How does that happen?
How do we live in a country where obesity is a problem, when billions are starving?
How do we live in a country plagued by debt, when over 3 billion people live on less than $2.50 dollars a day?
How do we spend money on storage units to hold all of our “stuff,” when people are living in a meager tent with just the shirt on their back?
How do we hoard, when others struggle to live…
How do we indulge, when babies die?
It is not an easy issue to wrap your mind around, but as Christians one we must.
My heart really hurts over these issues. As Platt states in his book, we have a “blind spot” to these issues. Like if we just pretend its not there, it is ok. But as Christians we can NOT do that. We must have a heart for the poor.
Proverbs 3:27-28
Do not withhold good from those who deserve it, when it is in your power to act. Do not say to your neighbor, “Come back later; I’ll give it tomorrow” — when you now have it with you.
Matthew 25:34-40
“Then the King will say to those on his right, ‘Come, you who are blessed by my Father; take your inheritance, the kingdom prepared for you since the creation of the world. For I was hungry and you gave me something to eat, I was thirsty and you gave me something to drink, I was a stranger and you invited me in, I needed clothes and you clothed me, I was sick and you looked after me, I was in prison and you came to visit me.’
Then the righteous will answer him, ‘Lord, when did we see you hungry and feed you, or thirsty and give you something to drink? When did we see you a stranger and invite you in, or needing clothes and clothe you?

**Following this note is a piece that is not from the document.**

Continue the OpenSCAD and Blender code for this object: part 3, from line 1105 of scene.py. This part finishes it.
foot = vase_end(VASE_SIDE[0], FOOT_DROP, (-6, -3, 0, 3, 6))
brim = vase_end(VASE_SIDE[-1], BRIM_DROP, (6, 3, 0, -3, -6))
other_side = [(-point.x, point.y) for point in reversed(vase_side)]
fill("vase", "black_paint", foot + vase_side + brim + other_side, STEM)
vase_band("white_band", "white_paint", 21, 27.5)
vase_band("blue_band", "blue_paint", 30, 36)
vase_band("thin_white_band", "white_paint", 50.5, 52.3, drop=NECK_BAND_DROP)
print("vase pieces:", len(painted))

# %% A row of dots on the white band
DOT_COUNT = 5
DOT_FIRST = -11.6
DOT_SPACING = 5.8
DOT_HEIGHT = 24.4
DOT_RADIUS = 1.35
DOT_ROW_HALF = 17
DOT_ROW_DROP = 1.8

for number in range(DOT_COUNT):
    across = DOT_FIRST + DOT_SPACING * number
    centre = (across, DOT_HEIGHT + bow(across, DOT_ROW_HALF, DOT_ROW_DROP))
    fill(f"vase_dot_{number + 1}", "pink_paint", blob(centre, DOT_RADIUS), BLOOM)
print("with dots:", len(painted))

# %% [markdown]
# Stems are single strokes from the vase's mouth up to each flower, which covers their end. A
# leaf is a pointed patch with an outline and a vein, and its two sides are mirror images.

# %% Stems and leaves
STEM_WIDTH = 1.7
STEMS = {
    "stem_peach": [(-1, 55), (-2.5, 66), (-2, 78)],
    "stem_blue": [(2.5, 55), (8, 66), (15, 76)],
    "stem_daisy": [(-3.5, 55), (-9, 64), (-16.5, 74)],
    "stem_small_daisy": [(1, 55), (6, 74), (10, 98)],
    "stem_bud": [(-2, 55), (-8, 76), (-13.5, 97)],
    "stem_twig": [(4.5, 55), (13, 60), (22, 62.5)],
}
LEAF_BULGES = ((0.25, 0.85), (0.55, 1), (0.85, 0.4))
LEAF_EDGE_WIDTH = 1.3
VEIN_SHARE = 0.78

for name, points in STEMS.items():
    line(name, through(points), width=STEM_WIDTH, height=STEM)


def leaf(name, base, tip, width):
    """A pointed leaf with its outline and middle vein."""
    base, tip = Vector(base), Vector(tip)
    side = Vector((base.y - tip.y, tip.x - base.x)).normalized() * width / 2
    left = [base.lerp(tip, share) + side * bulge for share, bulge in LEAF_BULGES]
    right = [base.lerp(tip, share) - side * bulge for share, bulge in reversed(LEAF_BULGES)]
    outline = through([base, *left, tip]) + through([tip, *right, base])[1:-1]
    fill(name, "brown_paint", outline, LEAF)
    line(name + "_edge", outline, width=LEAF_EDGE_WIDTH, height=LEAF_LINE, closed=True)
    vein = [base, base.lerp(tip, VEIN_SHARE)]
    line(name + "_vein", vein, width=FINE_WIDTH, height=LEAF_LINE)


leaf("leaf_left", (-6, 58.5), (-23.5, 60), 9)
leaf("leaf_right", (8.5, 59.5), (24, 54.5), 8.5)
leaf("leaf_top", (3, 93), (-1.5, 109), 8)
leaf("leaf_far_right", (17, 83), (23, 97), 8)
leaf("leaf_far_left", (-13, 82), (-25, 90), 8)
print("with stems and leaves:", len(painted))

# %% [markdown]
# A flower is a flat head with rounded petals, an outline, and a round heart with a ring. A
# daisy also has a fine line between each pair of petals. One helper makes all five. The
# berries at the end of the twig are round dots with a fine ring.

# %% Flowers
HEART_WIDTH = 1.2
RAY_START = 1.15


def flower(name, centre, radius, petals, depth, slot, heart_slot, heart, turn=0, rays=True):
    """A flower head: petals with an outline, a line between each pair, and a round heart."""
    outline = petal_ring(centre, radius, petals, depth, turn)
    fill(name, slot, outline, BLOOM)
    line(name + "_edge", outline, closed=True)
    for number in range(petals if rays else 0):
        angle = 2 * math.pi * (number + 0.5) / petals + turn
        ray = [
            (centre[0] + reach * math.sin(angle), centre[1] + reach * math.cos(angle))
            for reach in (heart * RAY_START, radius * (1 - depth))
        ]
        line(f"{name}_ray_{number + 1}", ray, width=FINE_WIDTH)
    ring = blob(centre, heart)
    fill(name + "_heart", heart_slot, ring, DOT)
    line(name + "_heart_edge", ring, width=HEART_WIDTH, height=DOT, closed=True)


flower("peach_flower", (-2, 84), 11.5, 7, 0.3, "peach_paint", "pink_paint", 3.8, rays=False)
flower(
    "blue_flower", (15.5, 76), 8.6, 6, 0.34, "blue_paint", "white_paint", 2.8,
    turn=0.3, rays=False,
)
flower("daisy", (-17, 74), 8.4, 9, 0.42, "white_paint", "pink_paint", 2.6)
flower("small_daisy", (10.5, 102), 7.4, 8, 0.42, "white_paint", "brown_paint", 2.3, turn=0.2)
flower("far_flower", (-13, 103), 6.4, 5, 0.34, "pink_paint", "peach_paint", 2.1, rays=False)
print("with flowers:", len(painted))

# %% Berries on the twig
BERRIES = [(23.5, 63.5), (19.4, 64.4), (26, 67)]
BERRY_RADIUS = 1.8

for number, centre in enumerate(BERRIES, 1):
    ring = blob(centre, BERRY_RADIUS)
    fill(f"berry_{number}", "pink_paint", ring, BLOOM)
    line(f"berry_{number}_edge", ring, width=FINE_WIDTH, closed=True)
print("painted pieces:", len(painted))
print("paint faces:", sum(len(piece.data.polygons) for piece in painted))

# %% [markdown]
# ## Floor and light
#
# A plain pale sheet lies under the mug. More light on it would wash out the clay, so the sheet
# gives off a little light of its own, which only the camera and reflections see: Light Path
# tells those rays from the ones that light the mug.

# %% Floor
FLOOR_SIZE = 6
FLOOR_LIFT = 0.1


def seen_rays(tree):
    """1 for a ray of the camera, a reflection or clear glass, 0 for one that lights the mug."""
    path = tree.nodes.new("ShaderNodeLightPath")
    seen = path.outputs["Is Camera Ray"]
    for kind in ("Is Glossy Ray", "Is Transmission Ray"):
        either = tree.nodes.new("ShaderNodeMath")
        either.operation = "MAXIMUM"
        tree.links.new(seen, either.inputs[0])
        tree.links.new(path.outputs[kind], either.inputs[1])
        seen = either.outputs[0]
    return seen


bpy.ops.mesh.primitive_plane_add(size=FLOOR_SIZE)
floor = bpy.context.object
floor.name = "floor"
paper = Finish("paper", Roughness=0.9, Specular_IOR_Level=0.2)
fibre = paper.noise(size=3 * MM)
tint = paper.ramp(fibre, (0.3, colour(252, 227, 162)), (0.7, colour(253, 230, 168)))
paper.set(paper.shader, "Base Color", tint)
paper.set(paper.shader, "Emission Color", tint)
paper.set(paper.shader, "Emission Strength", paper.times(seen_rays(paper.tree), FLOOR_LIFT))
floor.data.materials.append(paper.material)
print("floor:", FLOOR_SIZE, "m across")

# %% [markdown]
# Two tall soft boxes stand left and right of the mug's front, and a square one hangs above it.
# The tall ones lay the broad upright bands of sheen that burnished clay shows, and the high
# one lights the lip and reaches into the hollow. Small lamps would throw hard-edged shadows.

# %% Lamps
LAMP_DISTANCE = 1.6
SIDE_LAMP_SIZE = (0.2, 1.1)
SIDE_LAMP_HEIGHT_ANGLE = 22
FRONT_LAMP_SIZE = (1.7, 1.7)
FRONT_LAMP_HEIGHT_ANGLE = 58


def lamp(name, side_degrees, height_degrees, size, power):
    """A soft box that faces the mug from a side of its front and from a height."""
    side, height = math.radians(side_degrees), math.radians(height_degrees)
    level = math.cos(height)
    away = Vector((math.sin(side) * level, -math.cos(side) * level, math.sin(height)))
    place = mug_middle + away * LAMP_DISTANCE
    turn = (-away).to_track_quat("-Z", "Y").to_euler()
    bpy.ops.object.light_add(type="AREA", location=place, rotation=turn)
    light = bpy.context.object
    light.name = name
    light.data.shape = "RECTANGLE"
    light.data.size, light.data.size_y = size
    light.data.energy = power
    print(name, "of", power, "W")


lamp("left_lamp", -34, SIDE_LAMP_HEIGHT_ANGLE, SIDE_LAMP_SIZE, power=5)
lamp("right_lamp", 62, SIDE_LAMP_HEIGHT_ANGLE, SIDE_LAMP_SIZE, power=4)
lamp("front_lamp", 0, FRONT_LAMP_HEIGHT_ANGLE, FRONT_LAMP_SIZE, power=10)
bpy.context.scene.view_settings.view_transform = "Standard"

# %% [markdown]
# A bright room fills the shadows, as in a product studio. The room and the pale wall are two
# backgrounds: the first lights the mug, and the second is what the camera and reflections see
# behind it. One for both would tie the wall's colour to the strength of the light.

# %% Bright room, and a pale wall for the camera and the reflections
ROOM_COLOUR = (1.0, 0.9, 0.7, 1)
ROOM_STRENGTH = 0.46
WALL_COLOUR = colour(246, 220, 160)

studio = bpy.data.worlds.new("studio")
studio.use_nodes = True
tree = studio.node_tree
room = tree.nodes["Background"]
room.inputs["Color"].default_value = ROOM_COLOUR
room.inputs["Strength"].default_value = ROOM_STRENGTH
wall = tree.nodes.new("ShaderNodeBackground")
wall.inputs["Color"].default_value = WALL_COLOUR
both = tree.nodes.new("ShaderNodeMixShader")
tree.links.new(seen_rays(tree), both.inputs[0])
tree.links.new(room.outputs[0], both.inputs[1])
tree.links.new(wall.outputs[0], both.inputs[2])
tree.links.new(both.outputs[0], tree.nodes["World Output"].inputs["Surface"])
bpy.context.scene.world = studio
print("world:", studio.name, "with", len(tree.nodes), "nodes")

When did we see you sick or in prison and go to visit you?’
The King will reply, ‘I tell you the truth, whatever you did for one of the least of these brothers of mine, you did for me.'”
Acts 20:35
“In everything I did, I showed you that by this kind of hard work we must help the weak, remembering the words the Lord Jesus himself said: ‘It is more blessed to give than to receive.'”
1 Corinthians 10:24
Nobody should seek his own good, but the good of others.
James 2:5
Listen, my dear brothers: Has not God chosen those who are poor in the eyes of the world to be rich in faith and to inherit the kingdom he promised those who love him?
James 2:15-17
Suppose a brother or sister is without clothes and daily food. If one of you says to him, “Go, I wish you well; keep warm and well fed,” but does nothing about his physical needs, what good is it? In the same way, faith by itself, if it is not accompanied by action, is dead.
I do not know how to reconcile all of this, except to pray. Pray that I will follow God’s leading in my response to this, as well as the church’s response.
I was not saved for myself. But to live for HIm. And He calls us to help those in need.